The longest-serving detainee mentioned in the letter is Salah Soltan, a US permanent resident who served in the government of deposed Egyptian President Mohamed Morsi.

He was sentenced to life in prison in a 2017 mass trial that rights groups criticised as unfair. Soltan's son Mohamed is an American citizen who was himself imprisoned for nearly two years before being stripped of his Egyptian citizenship and extradited to the US.

The most prominent US citizen on the list is Walid al-Fitaihi, a Saudi doctor who has been released from detention - but cannot leave the country.

Other individuals either detained or barred from travel include journalist Salah al-Haidar and his mother Aziza al-Yousef, Abdulrahman al-Sadhan, women's rights activist Loujain al-Hathloul, scholar Salman al-Awdah, and the children of Saudi Arabia's former spy chief Saad al-Jabri: Sarah and Omar al-Jabri.

The letter comes a week before Biden travels to Saudi Arabia for a summit of regional leaders, including countries from the Gulf Cooperation Council, Egypt, Jordan, and Iraq.

Egyptian President Abdel Fattah el-Sisi is expected to attend, and Biden will meet for the first time as president with Saudi Crown Prince Mohammed bin Salman, the de facto leader of Saudi Arabia.

Hopes of Biden's human rights commitments 'fading'

The relatives said in their letter to Biden that the hope they held in his promises regarding human rights was fading as Washington pursues a diplomatic reset after its relationship with Riyadh hit its lowest point in decades.
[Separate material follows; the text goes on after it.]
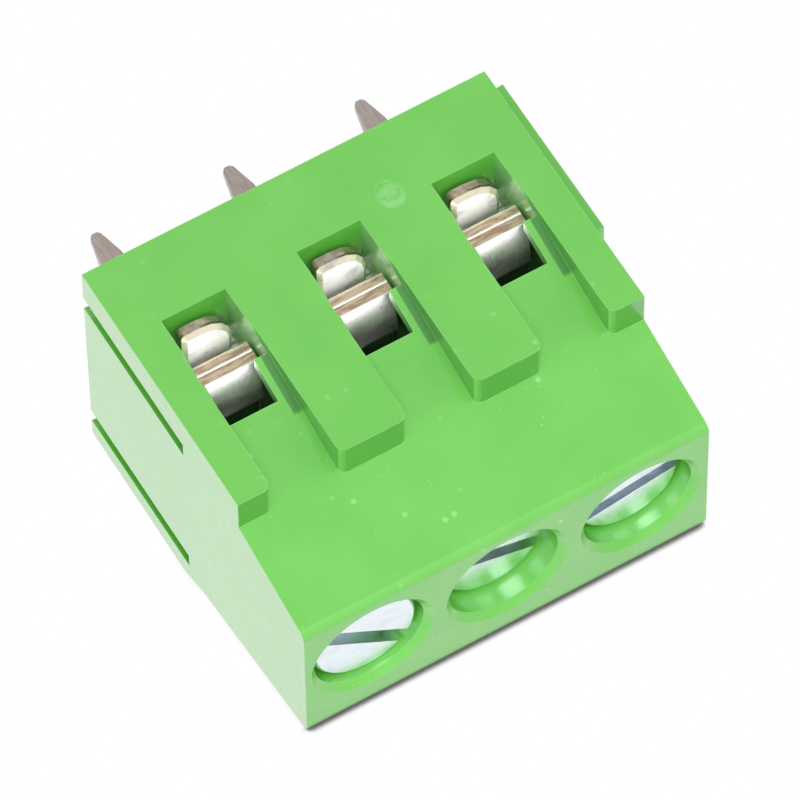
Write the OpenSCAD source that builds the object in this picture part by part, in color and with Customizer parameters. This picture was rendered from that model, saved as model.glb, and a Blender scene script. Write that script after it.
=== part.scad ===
// Three-pole screw terminal block for circuit boards, 5.08 mm pitch, with wire guards.
// Frame: origin on the board plane at the middle solder pin, +Z up to the screws,
// +X along the row of poles, wires enter towards +Y through the front face at -Y.

/* [Row of poles] */
// number of poles
poles = 3; // [2:1:6]
// distance between neighbouring poles
pitch = 5.08; // [5:0.01:5.08]

/* [Housing] */
// height of the housing over the board
body_h = 14.2; // [12:0.1:18]
// depth of the foot, front to back
foot_d = 10.1; // [8:0.1:13]
// distance from the front face to the screw and pin axis
axis_y = 5.25; // [4:0.05:7]
// depth of the top face, front to back
top_d = 6.1; // [5:0.1:8]
// height at which the front starts to lean back
lean_z = 4.35; // [2:0.05:8]
// height of the foot's straight back
heel_z = 6.2; // [3:0.1:9]
// height of the ribs between the wire entries
rib_h = 10.1; // [8:0.1:13]
// width of a rib
rib_w = 2.55; // [1.5:0.05:3]

/* [Wire entry] */
// width of a wire entry
entry_w = 2.4; // [2:0.05:3]
// lower edge of a wire entry
entry_z = 2.85; // [1.5:0.05:4]
// height of a wire entry
entry_h = 4.2; // [3:0.05:5]
// height over the board at which the wire entry becomes narrower
entry_step = 5.5; // [4:0.05:7]
// thickness of the leaning front wall over the step
skin = 0.45; // [0.3:0.05:1]

/* [Screw bore] */
// diameter of the bore over the screw head
bore_d = 4.1; // [3.5:0.1:4.6]
// width of the chamfer at the bore's mouth
bore_lip = 0.25; // [0.1:0.05:0.5]

/* [Dovetails] */
// how far a dovetail rail stands out
rail_out = 0.7; // [0.3:0.05:1]
// height of the rails and slots over the board
rail_h = 6.45; // [4:0.05:8]
// width of a rail at its root
rail_w = 0.55; // [0.4:0.05:1]

/* [Contact] */
// thickness of the contact sheet
sheet = 0.5; // [0.4:0.05:1]
// top face of the lower jaw
jaw_z = 3.65; // [3.4:0.05:4.2]
// width of the solder pin
pin_w = 1; // [0.6:0.05:1.3]
// length of the solder pin under the board plane
pin_len = 4; // [3:0.05:5]

/* [Wire guard] */
// thickness of the wire guard
leaf = 0.4; // [0.2:0.05:0.6]
// top of the wire guard under the screw
leaf_z = 5; // [4.8:0.05:6]

/* [Screw] */
// diameter over the thread
thread_d = 2.9; // [2.5:0.1:3.5]
// diameter of the head
head_d = 3.9; // [3.4:0.1:4]
// height of the head
head_h = 1.8; // [1.2:0.1:2.4]
// length under the head
shank_l = 6.3; // [4:0.1:8]
// depth of each head under the rim, from the pole at -X
head_depth = [0.75, 0.95, 0.4]; // [0.2:0.05:1.5]
// direction of each slot in degrees, from the pole at -X
slot_turn = [10, -18, -38]; // [-90:1:90]

/* [Hidden] */
$fn = 64;
fine = 0.01;

row_w = poles * pitch;
front = -axis_y;
back = front + foot_d;
lean = 0.2457;                       // front's lean, depth over height
top_front = front + lean * (body_h - lean_z);
top_back = top_front + top_d;
waist = [4.4, 7.5];                  // where the back's slope starts
// room for the metal parts in each pole
room_w = 3.9;
room_front = -2.85;
room_back = 3;
room_top = 9.4;
// contact
back_plate = room_back - 0.15;       // rear face of the contact's back
top_leg = room_top;                  // top face of the threaded leg
jaw_tip = front + 0.45;
jaw_w = 2;
collar = 0.8;
coin = 0.16;                         // chamfer round the tongue's top
gate = [-2.54, 2.35];                // centre of the moulding gate on a rib, x and z

function lean_y(z) = front + lean * max(0, z - lean_z);
function pole_x(n) = (n - (poles + 1) / 2) * pitch;
// points of a corner at p rounded by r, between the edges towards a and b
function unit(v) = v / norm(v);
function corner(a, p, b, r, steps = 4) =
    let (u = unit(a - p), v = unit(b - p), half = acos(u * v) / 2,
         c = p + unit(u + v) * r / sin(half), s = p + u * r / tan(half) - c,
         turn = (180 - 2 * half) * sign(u[0] * v[1] - u[1] * v[0]))
    [for (i = [0 : steps]) let (t = -turn * i / steps)
        c + [s[0] * cos(t) - s[1] * sin(t), s[0] * sin(t) + s[1] * cos(t)]];
// closed outline [[y, z, radius], ...] with each corner rounded
function rounded(pts) =
    [for (i = [0 : len(pts) - 1])
        let (n = len(pts), p = pts[i], a = pts[(i + n - 1) % n], b = pts[(i + 1) % n])
        each p[2] > 0 ? corner([a[0], a[1]], [p[0], p[1]], [b[0], b[1]], p[2])
                      : [[p[0], p[1]]]];

// a side profile, drawn as [y, z], run along x from x0 for a width of w
module run_x(x0, w) {
    translate([x0, 0, 0]) rotate([90, 0, 90]) linear_extrude(w) children();
}

// rib whose left and right upper corners are rounded by r[0] and r[1]
module rib(x, w, r = [0.3, 0.3]) {
    y_in = lean_y(rib_h) + 0.4;
    translate([x, y_in, 0]) rotate([90, 0, 0]) linear_extrude(y_in - front)
        polygon(rounded([[-w / 2, 0, 0], [w / 2, 0, 0],
                         [w / 2, rib_h, r[1]], [-w / 2, rib_h, r[0]]]));
}

// dovetail in plan, root on the y axis and growing towards -x
module dovetail(grow) {
    root = rail_w / 2 + grow;
    tip = root + 0.12;
    polygon([[0.2, -root], [0.2, root], [0, root], [-rail_out - grow, tip],
             [-rail_out - grow, -tip], [0, -root]]);
}

module dovetails(x, grow) {
    for (y = [front + 1.75, front + 8.95])
        translate([x, y, -grow]) linear_extrude(rail_h + 2 * grow) dovetail(grow);
}

module housing() {
    color([0.36, 0.72, 0.32]) difference() {
        union() {
            run_x(-row_w / 2, row_w) polygon(rounded([
                [front, 0, 0], [front, lean_z, 0],
                [top_front, body_h, 0.35], [top_back, body_h, 0.2],
                [waist[0], waist[1], 0.4], [back, heel_z, 0.4], [back, 0, 0.15]]));
            for (n = [1 : poles - 1]) rib(pole_x(n) + pitch / 2, rib_w);
            rib(-row_w / 2 + rib_w / 4, rib_w / 2, [0, 0.3]);
            rib(row_w / 2 - rib_w / 4, rib_w / 2, [0.3, 0]);
            dovetails(-row_w / 2, 0);
        }
        dovetails(row_w / 2, 0.05);
        for (n = [1 : poles]) translate([pole_x(n), 0, 0]) {
            // wire entry, narrower over the step
            translate([-entry_w / 2, front - 1, entry_z])
                cube([entry_w, room_front - front + 2, entry_step - entry_z]);
            translate([-0.3 * entry_w, front - 1, entry_z])
                cube([0.77 * entry_w, room_front - front + 2, entry_h]);
            // hollow behind the leaning wall, in which the wire guard rises
            run_x(-room_w / 2, room_w) polygon([
                [lean_y(5.4) + skin, 5.4], [lean_y(7.6) + skin, 7.6],
                [room_front + 0.1, 7.6], [room_front + 0.1, 5.4]]);
            // room for the contact, open to the board
            translate([-room_w / 2, room_front, -1])
                cube([room_w, room_back - room_front, room_top + 1]);
            // screw bore and its chamfered mouth
            translate([0, 0, room_top - 1]) cylinder(d = bore_d, h = body_h);
            translate([0, 0, body_h - bore_lip])
                cylinder(r1 = bore_d / 2, r2 = bore_d / 2 + 2 * bore_lip,
                         h = 2 * bore_lip);
        }
        // moulding gate, a shallow round dimple with the sprue's stub in it
        translate([gate[0], front + 0.05, gate[1]]) rotate([90, 0, 0])
            difference() {
                cylinder(d = 0.8, h = 1);
                cylinder(d = 0.3, h = 0.05);
            }
    }
}

// the tongue in plan, cut square on its +X side and round on the other
module tongue() {
    polygon(rounded([[-jaw_w / 2, room_front + 0.2, 0], [-jaw_w / 2, jaw_tip, 1.15],
                     [jaw_w / 2 - 0.15, jaw_tip, 0.2],
                     [jaw_w / 2 - 0.15, room_front + 0.2, 0]]));
}

module contact(n) {
    w = room_w - 0.1;
    pin_top = jaw_z - sheet;
    color([0.80, 0.78, 0.72]) translate([pole_x(n), 0, 0]) difference() {
        union() {
            // lower jaw, back and threaded leg, bent from one strip
            run_x(-w / 2, w) polygon(rounded([
                [room_front + 0.1, pin_top, 0], [back_plate, pin_top, sheet],
                [back_plate, top_leg, sheet], [room_front + 0.1, top_leg, 0],
                [room_front + 0.1, top_leg - sheet, 0],
                [back_plate - sheet, top_leg - sheet, 0.1],
                [back_plate - sheet, jaw_z, 0.1], [room_front + 0.1, jaw_z, 0]]));
            // tongue of the lower jaw in the wire entry, coined round its top
            translate([0, 0, pin_top]) {
                linear_extrude(sheet - coin) tongue();
                translate([0, 0, sheet - coin - fine]) hull() {
                    linear_extrude(fine) tongue();
                    translate([0, 0, coin]) linear_extrude(fine) offset(-coin) tongue();
                }
            }
            // drawn collar round the thread
            translate([0, 0, top_leg - sheet - collar])
                cylinder(r = thread_d / 2 + 0.4, h = collar + 0.1);
            // solder pin, its tip tapered both ways
            intersection() {
                translate([0, sheet / 2, 0]) rotate([90, 0, 0]) linear_extrude(sheet)
                    polygon([[-pin_w / 2, pin_top + 0.1], [-pin_w / 2, 1.8 - pin_len],
                        [-0.4, 1.1 - pin_len], [-0.2, 0.12 - pin_len],
                        [-0.1, -pin_len], [0.1, -pin_len], [0.2, 0.12 - pin_len],
                        [0.4, 1.1 - pin_len], [pin_w / 2, 1.8 - pin_len],
                        [pin_w / 2, pin_top + 0.1]]);
                run_x(-pin_w, 2 * pin_w) polygon([
                    [-sheet / 2, pin_top + 0.2], [-sheet / 2, 1.1 - pin_len],
                    [-0.12, -pin_len], [0.12, -pin_len],
                    [sheet / 2, 1.1 - pin_len], [sheet / 2, pin_top + 0.2]]);
            }
        }
        translate([0, 0, top_leg - 3]) cylinder(d = thread_d + 0.1, h = 4);
    }
}

module wire_guard(n) {
    low = leaf_z - leaf;
    tip = front + 1.1;
    crest = front + 3.2;
    tail = back_plate - sheet - 0.05;
    color([0.86, 0.84, 0.78]) translate([pole_x(n), 0, 0])
        run_x(-entry_w / 2 + 0.1, entry_w - 0.2) polygon(rounded([
            [tip + 0.03, leaf_z + 0.1, 0.06], [crest, leaf_z + 0.4, 0.25],
            [crest + 0.7, leaf_z, 0.3], [tail - leaf, leaf_z, 0.1],
            [tail - leaf, leaf_z + 1.2, 0], [tail, leaf_z + 1.2, 0],
            [tail, low, leaf], [crest + 0.55, low, 0.5],
            [crest - 0.1, low + 0.35, 0.4],
            // the lip's edge is folded back under it
            [tip + 0.85, low + 0.1, 0.1], [tip + 0.75, low - 0.3, 0.15],
            [tip, low - 0.3, 0.1], [tip, low + 0.1, 0.05],
            [tip + 0.1, low + 0.12, 0], [tip, low + 0.14, 0.05]]));
}

module screw(n) {
    top = body_h - head_depth[n - 1];
    slot_w = 0.6;
    slot_d = 0.9;
    color([0.75, 0.80, 0.86]) translate([pole_x(n), 0, top]) difference() {
        rotate_extrude() polygon([
            [0, 0], [head_d / 2 - 0.2, 0], [head_d / 2, -0.2], [head_d / 2, -head_h],
            [thread_d / 2, -head_h], [thread_d / 2, -head_h - shank_l + 0.4],
            [thread_d / 2 - 0.4, -head_h - shank_l], [0, -head_h - shank_l]]);
        rotate([0, 0, slot_turn[n - 1]]) translate([-head_d, -slot_w / 2, -slot_d])
            cube([2 * head_d, slot_w, slot_d + 1]);
    }
}

housing();
contact(1);  // contact_1
contact(2);  // contact_2
contact(3);  // contact_3
wire_guard(1);  // wire_guard_1
wire_guard(2);  // wire_guard_2
wire_guard(3);  // wire_guard_3
screw(1);  // screw_1
screw(2);  // screw_2
screw(3);  // screw_3
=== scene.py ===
"""Looks of the screw terminal block: finish, light, floor and camera, in the CAD's frame."""
import bpy
import bmesh
import math
from mathutils import Matrix, Vector


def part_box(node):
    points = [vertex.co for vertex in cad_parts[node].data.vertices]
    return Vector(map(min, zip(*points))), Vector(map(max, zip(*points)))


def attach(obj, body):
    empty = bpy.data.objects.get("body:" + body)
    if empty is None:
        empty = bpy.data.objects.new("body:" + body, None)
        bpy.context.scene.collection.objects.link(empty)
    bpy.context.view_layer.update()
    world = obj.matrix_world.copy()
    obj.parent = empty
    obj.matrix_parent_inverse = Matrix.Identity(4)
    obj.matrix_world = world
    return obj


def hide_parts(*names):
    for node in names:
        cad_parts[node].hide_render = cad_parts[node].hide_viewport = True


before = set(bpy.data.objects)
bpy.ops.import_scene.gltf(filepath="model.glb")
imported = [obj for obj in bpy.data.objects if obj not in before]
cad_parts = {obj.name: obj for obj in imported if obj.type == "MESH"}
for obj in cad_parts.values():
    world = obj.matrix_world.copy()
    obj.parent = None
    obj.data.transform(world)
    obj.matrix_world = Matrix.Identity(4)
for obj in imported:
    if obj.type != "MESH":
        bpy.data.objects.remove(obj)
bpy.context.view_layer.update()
MM = 0.001

# the block, in mm, with the values of part.scad
PITCH = 5.08
POLES = {1: -PITCH, 2: 0.0, 3: PITCH}    # x of each pole
FRONT = -5.25                            # y of the front face
LEAN_Z, LEAN = 4.35, 0.2457              # where the front starts to lean, and by how much
END = (7.5, 7.6)                         # x just inside the end faces
ENTRY_X = -1.12                          # side of an entry that has a rib beside it
HEAD_H = 1.8                             # height of a screw's head
GATE = (-2.56, FRONT, 2.56)              # middle of the gate mark's scuffed patch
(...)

"We worry that these warmer relations will only eclipse the plight of our loved ones, and we at least expect closer ties be utilized to insist on their release and our reunification," they wrote.

Earlier this week, a number of families of detainees in Saudi Arabia and Egypt voiced anger after they were left out of a call held by US Secretary of State Antony Blinken with a number of relatives of US nationals who are hostages or otherwise wrongfully detained abroad.

Being left out of the call raised concerns they were being sidelined ahead of Biden's trip to the Middle East.

Saudi activists have said they felt betrayed by Biden's visit, who vowed as a candidate to put human rights at the centre of his administration's foreign policy and treat Saudi Arabia as a "pariah" over the 2018 killing of journalist Jamal Khashoggi.

Sisi, meanwhile, has jailed tens of thousands of people since deposing Egypt's democratically elected president, Mohamed Morsi, in 2013.

More than half of all prisoners in Egypt are political, according to the Arabic Network for Human Rights Information.

The administration also deepened cooperation with Egypt last year on security, economics and climate change in a step towards closer ties - despite rights groups having raised concerns over the deteriorating rights sitiation in the country.

While Biden on the campaign trail said there would be no more "blank cheques" for Sisi, the administration has approved billions of dollars of arms deals to Cairo.

The White House and the embassies of Saudi Arabia and Egypt in the US did not respond to Middle East Eye's request for comment by time of publication.